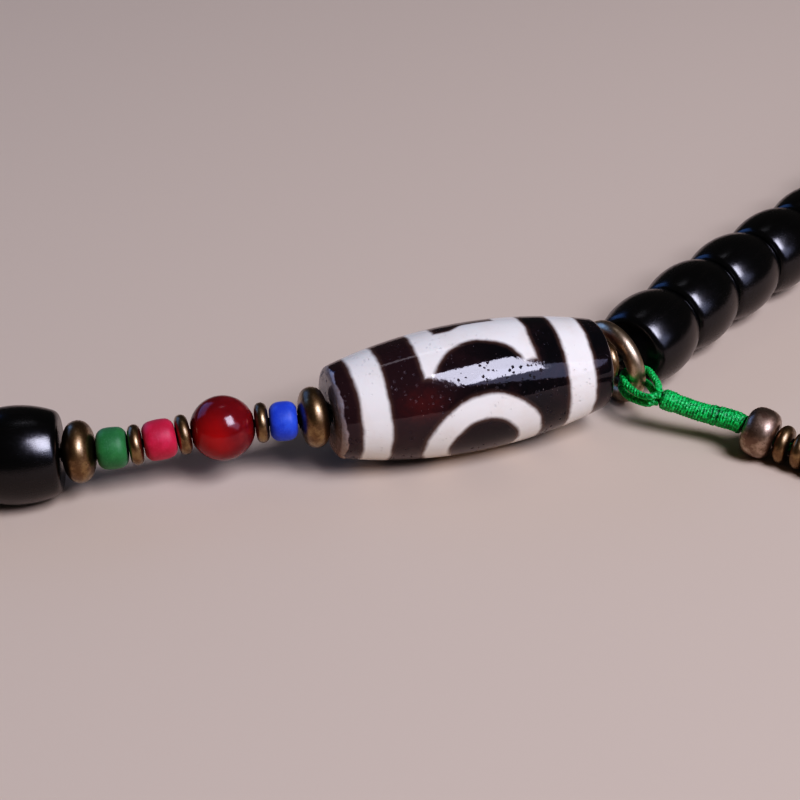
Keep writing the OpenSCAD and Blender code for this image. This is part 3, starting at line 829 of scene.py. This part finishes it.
stone = turned("patterned.stone", stoneSection(stonePlan), stonePlan["at"], stonePlan["heading"],
               stonePlan["rise"], stonePlan["around"])
finishPiece(stone, patternedStone(patternPlan, stoneColours, polishPlan), "patterned_stone", "dzi_bead")
print("patterned stone made")


# Thread that carries the loop

threadPlan = {"diameter": 0.9, "plies": 2, "lay": 1.5, "groove": 0.24, "step": 0.25, "around": 8,
              "bend": 12, "dark": (0.008, 0.006, 0.006), "light": (0.045, 0.034, 0.030),
              "roughness": 0.75, "sheen": 0.25}
throughRing = np.array([[21.05, 4.62, 6.27], [21.65, 6.2, 5.6], [22.7, 8, 5.05], [23.9, 9.9, 4.65]])


# Twisted cord: r = radius (1 - groove (1 - |cos(plies/2 (angle - 2 pi run / lay))|))
def twisted(plan, radius):
    def shape(run, angle):
        turn = plan["plies"] / 2 * (angle - 2 * np.pi * run / plan["lay"])
        return radius * (1 - plan["groove"] * (1 - np.abs(np.cos(turn))))
    return shape


# Dull dark thread, with fibres along it
def threadMaterial(plan):
    bench = NodeBench("darkThread")
    fibres = bench.noise(bench.attribute("own"), 9, 3, 0.6, (0.4, 1.6, 1.6))
    bench.shade({
        "Base Color": bench.blend(bench.ease(fibres, 0.35, 0.75), plan["dark"], plan["light"]),
        "Roughness": plan["roughness"], "Sheen Weight": plan["sheen"]})
    bench.bump(fibres, 0.03, 0.8)
    return bench.material


stoneHalf = stoneWay * stonePlan["length"] / 2
threadPoints = np.vstack([
    beadAt, [frontRow[node][:3] for node in frontRow],
    stonePlan["at"] - stoneHalf, stonePlan["at"], stonePlan["at"] + stoneHalf, endDiscAt, throughRing])
threadPath = throughPoints(threadPoints, threadPlan["bend"], True)
threadLoop = evenly(np.vstack([threadPath, threadPath[:1]]), threadPlan["step"])[:-1]
threadShape = twisted(threadPlan, threadPlan["diameter"] / 2)
places, own = cordAlong(threadLoop, threadShape, threadPlan["around"], True)
finishPiece(surface("main.thread", places, own), threadMaterial(threadPlan), "thread", "main_thread")


# Green cord: two strands round the ring, the wound shank, the string in the discs and its knot

cordPlan = {"diameter": 0.72, "plies": 3, "lay": 1.2, "groove": 0.22, "step": 0.03, "around": 30, "bend": 8,
            "spread": 0.38, "sideRun": 0.45, "gap": 0.03}
shankLine = np.array([
    [25.35, 1.3, 4], [27.15, 0.6, 3.65], [29, 0, 3.25], [31.05, -0.65, 3.05], [32.3, -1.2, 2.95]])
strandPoints = {
    "upper": [[24.2, 1.05, 4.27], [23.7, 1.6, 4.03], [23.2, 2.25, 3.92], [22.7, 2.95, 3.95],
              [22.25, 3.75, 4.05], [22.05, 4.6, 4.15], [22.2, 5.5, 4.15], [22.75, 6.2, 4.1],
              [23.55, 6.55, 4.05], [24.2, 6.3, 4.25], [24.65, 5.4, 4.55], [24.95, 4.4, 4.55],
              [25.2, 3.4, 4.5], [25.25, 2.5, 4.5]],
    "lower": [[24.2, 1.25, 3.4], [23.7, 1.85, 3.12], [23.15, 2.5, 2.97], [22.55, 3.3, 2.85],
              [22.1, 4.15, 2.95], [22, 5.05, 3.1], [22.35, 5.9, 3.15], [23.05, 6.5, 3.05],
              [23.75, 6.6, 2.9], [24.4, 5.95, 2.95], [24.7, 4.9, 3.2], [24.85, 3.8, 3.4],
              [25, 2.7, 3.55]],
}
shankWay = unit(shankLine[1] - shankLine[0])
shankSide, shankTop = sideAndTop(shankWay)

# Light is the green of the painted highlights, deep the green of the painted shade in the grooves
greenPlan = {"light": (0.010, 0.64, 0.13), "deep": (0.0004, 0.030, 0.007), "specksAndHighlights": 3.8,
             "crownHighlightShare": 0.42, "fibreShare": 0.18, "speckHighlightShare": 0.6, "roughness": (0.28, 0.48),
             "specularTint": (0.55, 1.0, 0.68), "sheenTint": (0.3, 1.0, 0.5), "sheenRoughness": 0.4,
             "depth": 0.035}


# Silky green thread, with painted highlights on its crowns and in small raised specks, and painted shade
# deep in its grooves.
# Crown is from and to in radius, and each swell from and to along the cord, then what it adds to that radius
# at both.
def greenThread(name, crown, fibreStretch, swells=(), sheen=0.08):
    plan = greenPlan
    bench = NodeBench(name)
    own = bench.attribute("own")
    s, y, z = bench.split(own)
    out = bench.reach(y, z)
    for swell in swells:
        out = bench.minus(out, bench.ease(s, *swell, "LINEAR"))
    # Painted highlight and shade: lighter on the crowns, darker in the grooves
    high = bench.ease(out, *crown)
    fibres = bench.noise(own, 7, 3, 0.6, fibreStretch)
    grain = bench.noise(own, 16, 3, 0.6)
    # Small specks, raised in the bump and lighter in colour as painted highlights
    specksAndHighlights = bench.ease(bench.noise(own, plan["specksAndHighlights"], 1), 0.40, 0.62)
    fibresAndPaintedLight = bench.plus(bench.times(high, plan["crownHighlightShare"]),
                       bench.ease(fibres, 0.3, 0.7, -plan["fibreShare"], plan["fibreShare"]))
    fibresAndPaintedLight = bench.maths("ADD", fibresAndPaintedLight, bench.times(specksAndHighlights, plan["speckHighlightShare"]), clamp=True)
    bench.shade({
        "Base Color": bench.blend(fibresAndPaintedLight, plan["deep"], plan["light"]),
        "Roughness": bench.ease(grain, 0.35, 0.7, *plan["roughness"]), "Specular IOR Level": 1.0,
        "Specular Tint": plan["specularTint"], "Sheen Weight": sheen,
        "Sheen Roughness": plan["sheenRoughness"], "Sheen Tint": plan["sheenTint"]})
    heights = bench.plus(fibres, bench.times(grain, 0.5))
    bench.bump(bench.plus(heights, bench.times(specksAndHighlights, 1.6)), plan["depth"], 0.9)
    return bench.material


strandGreen = greenThread("greenStrand", (0.23, 0.32), (1.0, 0.6, 0.6), sheen=0.4)
shankGreen = greenThread("greenWinding", (0.86, 0.95), (2.6, 0.45, 0.45),
                         ((1.25, 1.65, 0.095, 0), (4.9, 5.3, 0, 0.08)))
stringGreen = greenThread("greenString", (0.36, 0.45), (1.0, 0.6, 0.6))


# Where a strand leaves the joint: to the side and up or down by the spread, and back by a length
def strandEnd(side, top, back):
    spread = (shankSide * side + shankTop * top) * cordPlan["spread"]
    return shankLine[0] - shankWay * (back + cordPlan["gap"]) + spread


strandShape = twisted(cordPlan, cordPlan["diameter"] / 2)
for strand, top in (("upper", 1), ("lower", -1)):
    first, last = (strandEnd(side, top, cordPlan["sideRun"]) for side in (-1, 1))
    line = throughPoints(np.vstack([[first], strandPoints[strand], [last]]), cordPlan["bend"])
    line = evenly(np.vstack([[strandEnd(-1, top, 0)], line, [strandEnd(1, top, 0)]]), cordPlan["step"])
    places, own = cordAlong(line, strandShape, cordPlan["around"])
    piece = surface("counter.cord." + strand, places, own, False)
    finishPiece(piece, strandGreen, "green_cord", "counter_cord_" + strand)

# Swell is the share of the radius that the winding adds over the run. Clear is the way left to the barrel
# bead, and the shoulder turns the shank into the way of that bead's hole.
shankPlan = {"diameter": 1.89, "pitch": 0.29, "groove": 0.095, "step": 0.032, "around": 56, "bend": 24,
             "swellRun": (0, 1.25, 1.65, 4.9, 5.3), "swell": (0.10, 0.10, 0, 0, 0.085),
             "seamAt": 5.65, "seamWidth": 0.16, "seamDepth": 0.09, "startRound": 0.45, "endRound": 0.25,
             "turnStep": 0.016, "flat": 0.012, "clear": 0.06, "shoulder": 0.1}
windingJitter = rng.uniform(-1, 1, 64)


# Wound shank: r = radius (1 + flat cos(2 angle + run) + swell + small steps from turn to turn - seam
# - groove (1 - round ridge of each turn)) less the rounds at both ends
def windings(run, angle):
    plan = shankPlan
    turns = run / plan["pitch"] + angle / (2 * np.pi)
    whole = np.floor(turns)
    ridge = np.sqrt(np.clip(1 - (2 * (turns - whole) - 1) ** 2, 0, 1))
    step = windingJitter[whole.astype(int) % len(windingJitter)] * plan["turnStep"]
    swell = np.interp(run, plan["swellRun"], plan["swell"])
    seam = plan["seamDepth"] * np.exp(-((run - plan["seamAt"]) / plan["seamWidth"]) ** 2)
    rounds = 0
    for size, away in ((plan["startRound"], run), (plan["endRound"], run.max() - run)):
        rounds = rounds + size * (1 - np.sqrt(1 - np.clip(1 - away / size, 0, 1) ** 2))
    flat = 1 + plan["flat"] * np.cos(2 * angle + run)
    grooves = plan["groove"] * (1 - ridge)
    return plan["diameter"] / 2 * (flat + swell + step - seam - grooves) - rounds


barrelWay = wayOf(barrelPlan["heading"], barrelPlan["rise"])
barrelFace = barrelPlan["at"] - barrelWay * barrelPlan["length"] / 2
shankShoulder = barrelFace - barrelWay * (shankPlan["clear"] + shankPlan["shoulder"])
shankPath = throughPoints(np.vstack([shankLine, shankShoulder]), shankPlan["bend"])
places, own = cordAlong(evenly(shankPath, shankPlan["step"]), windings, shankPlan["around"])
finishPiece(surface("counter.shank", places, own, False), shankGreen, "green_cord", "counter_shank")

# String from the shank through the barrel bead and the discs, its knot, and the free tail after that
stringPlan = {"diameter": 0.9, "plies": 3, "lay": 1.1, "groove": 0.2, "step": 0.06, "around": 16,
              "bend": 10}
knotPlan = {"diameter": 2.4, "gap": 0.35, "tube": 0.42, "tubeRoom": 0.95, "long": 0.62, "wide": 0.30,
            "steps": 220, "around": 20}
tailPlan = {"thinner": 0.95, "out": 1.1, "drop": 0.9, "turnOut": 0.9, "turnDrop": 0.2, "step": 0.05,
            "bend": 12}


# A stretch of the twisted green string along a path
def addString(name, path, radius, around, closed=False):
    places, own = cordAlong(path, twisted(stringPlan, radius), around, closed)
    finishPiece(surface(name, places, own, closed), stringGreen, "green_cord")


# Overhand knot pulled tight: the closed trefoil x = sin t + 2 sin 2t, y = cos t - 2 cos 2t, z = -sin 3t
def knotLine(at, way, size):
    side, top = sideAndTop(way)
    t = (np.arange(knotPlan["steps"]) / knotPlan["steps"] * 2 * np.pi)[:, None]
    x = knotPlan["wide"] * (np.sin(t) + 2 * np.sin(2 * t))
    y = knotPlan["wide"] * (np.cos(t) - 2 * np.cos(2 * t))
    z = -knotPlan["long"] * np.sin(3 * t)
    return at + size * (z * way + x * side + y * top)


lastWay = wayOf(discRow["heading"] + discRow["turn"] * discRow["count"])
knotHalf = knotPlan["diameter"] / 2
knotAt = counterDiscAt[-1] + lastWay * (counterThickness / 2 + knotPlan["gap"] + knotHalf)
stringPoints = np.vstack([
    shankShoulder, barrelPlan["at"],
    barrelFace + barrelWay * barrelPlan["length"] - [0, 0, barrelPlan["stringDrop"]], counterDiscAt, knotAt])
stringLine = evenly(throughPoints(stringPoints, stringPlan["bend"]), stringPlan["step"])
addString("counter.string", stringLine, stringPlan["diameter"] / 2, stringPlan["around"])

knot = knotLine(knotAt, lastWay, knotHalf - knotPlan["tube"] * knotPlan["tubeRoom"])
addString("counter.knot", knot, knotPlan["tube"], knotPlan["around"], True)

tailPoints = np.vstack([
    knotAt, knotAt + lastWay * tailPlan["turnOut"] - [0, 0, tailPlan["turnDrop"]],
    knotAt + lastWay * (knotHalf + tailPlan["out"]) - [0, 0, tailPlan["drop"]]])
tailLine = evenly(throughPoints(tailPoints, tailPlan["bend"]), tailPlan["step"])
tailRadius = stringPlan["diameter"] / 2 * tailPlan["thinner"]
addString("counter.tail", tailLine, tailRadius, stringPlan["around"])
print("thread and green cord made")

* **TASK STATEMENT**
From the very first line of the data through the line with "# Thread that carries the loop" in it, please reproduce each line exactly and output nothing more.

* **EXERCISE OUTPUT**
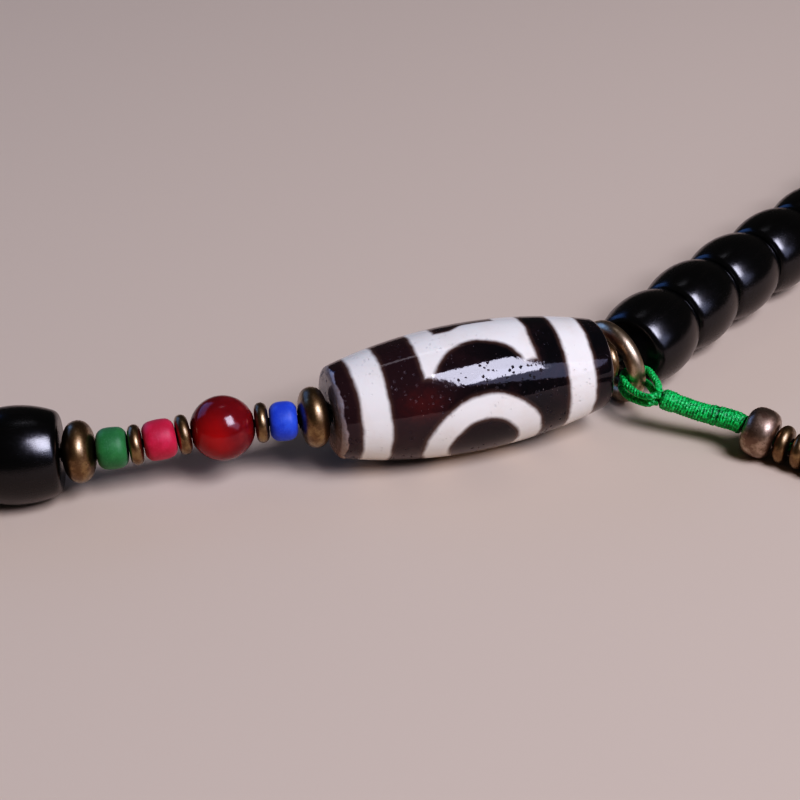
Keep writing the OpenSCAD and Blender code for this image. This is part 3, starting at line 829 of scene.py. This part finishes it.
stone = turned("patterned.stone", stoneSection(stonePlan), stonePlan["at"], stonePlan["heading"],
               stonePlan["rise"], stonePlan["around"])
finishPiece(stone, patternedStone(patternPlan, stoneColours, polishPlan), "patterned_stone", "dzi_bead")
print("patterned stone made")


# Thread that carries the loop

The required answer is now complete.